Ma tale intemerata ha aperto la strada alla scelta guerrafondaia di Bruxelles. Sedotti e abbandonati Von der Leyen, Gentiloni, Weber, Tajani, Meloni e compagnia continuano a baciare le terga dell’imperatore nel momento in cui questo tormenta le aziende europee coi dazi e minaccia Panama e la stessa Groenlandia. Si avanzano improbabili negoziatori che ripropongono “diplomazie” di stampo levantino destinate a sicuro fallimento. Sono le stesse scellerate classi digerenti (non dirigenti) che rilanciano ora la guerra in Ucraina usando i giovani ucraini come carne da macello e mai andranno alla rottura con Trump, neanche sulla questione dei dazi, perché il ruolo militare degli Stati Uniti è insostituibile. Pertanto acconsentono di buon  grado all’invito a farsi carico della guerra, promettono la fine della incerta riconversione ecologica e continueranno a comprare armi, energia e quant’altro da Washington.

L’isolamento internazionale degli Stati Uniti appare invece un passaggio fondamentale per salvare il libero commercio come base per la pace e lo sviluppo condiviso e dare avvio a una fase di pace e cooperazione.
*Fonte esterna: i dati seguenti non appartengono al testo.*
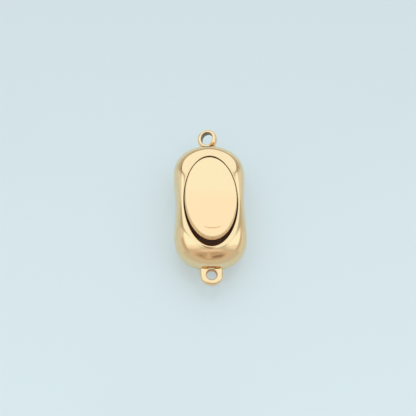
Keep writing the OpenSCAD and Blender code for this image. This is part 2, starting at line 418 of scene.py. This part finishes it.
class Bench:
    """Bench work that every piece shares: turned parts, blocks, solder and bores."""

    ON_AXIS: ClassVar[float] = 1e-6
    TURNED_WELD: ClassVar[float] = 1e-5
    WELD: ClassVar[float] = 1e-4
    SHARP_FROM: ClassVar[float] = 32.0
    TURNED_STEPS: ClassVar[int] = 8
    BLOCK_STEPS: ClassVar[int] = 6

    @staticmethod
    def row(bm: bmesh.types.BMesh, loop: list[bmesh.types.BMEdge], around: bmesh.types.BMLayerItem,
            place: Place) -> list[bmesh.types.BMEdge]:
        """Extrudes a closed loop of edges into the next row of a skin.

        Args:
            bm: The mesh being built.
            loop: The edges of the row so far.
            around: The layer that holds each point's direction round the piece.
            place: Gives the new row's point in a direction.

        Returns:
            The new row's edges.
        """
        made = bmesh.ops.extrude_edge_only(bm, edges=loop)["geom"]
        points = {p for p in made if isinstance(p, bmesh.types.BMVert)}
        for point in points:
            point.co = place(point[around])
        edges = [e for e in made if isinstance(e, bmesh.types.BMEdge)]
        return [e for e in edges if e.verts[0] in points and e.verts[1] in points]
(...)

Ma ciò richiede la cacciata di von der Leyen & C. Spetta  ai popoli e cittadini dell’Europa riprendere la bandiera della propria autonomia su tutti i piani. Tale autonomia, per dispiegarsi pienamente e garantire il benessere e la pace nel nostro continente, richiede una riconciliazione totale e definitiva con la Russia e rapporti cooperativi sempre più avanzati con la Cina.

Aprire alla Cina significa anche l’impegno comune per una soluzione politica del macello ucraino e per la fine del genocidio del popolo palestinese, due fronti importanti sui quali la Cina è fortemente attiva, mentre l’Unione europea continua ad alimentare guerre e genocidi (ricordiamo che Germania e Italia sono rispettivamente la seconda e la terza fornitrice di armamenti a Israele su scala mondiale). I popoli europei devono dire basta a queste politiche assassine e suicide. Anche per questi motivi l’appello di Xi Jin Ping va preso sul serio ed accolto da tutti gli Europei, la stragrande maggioranza, che non si rassegnano all’infelice destino di morire da servi sciocchi.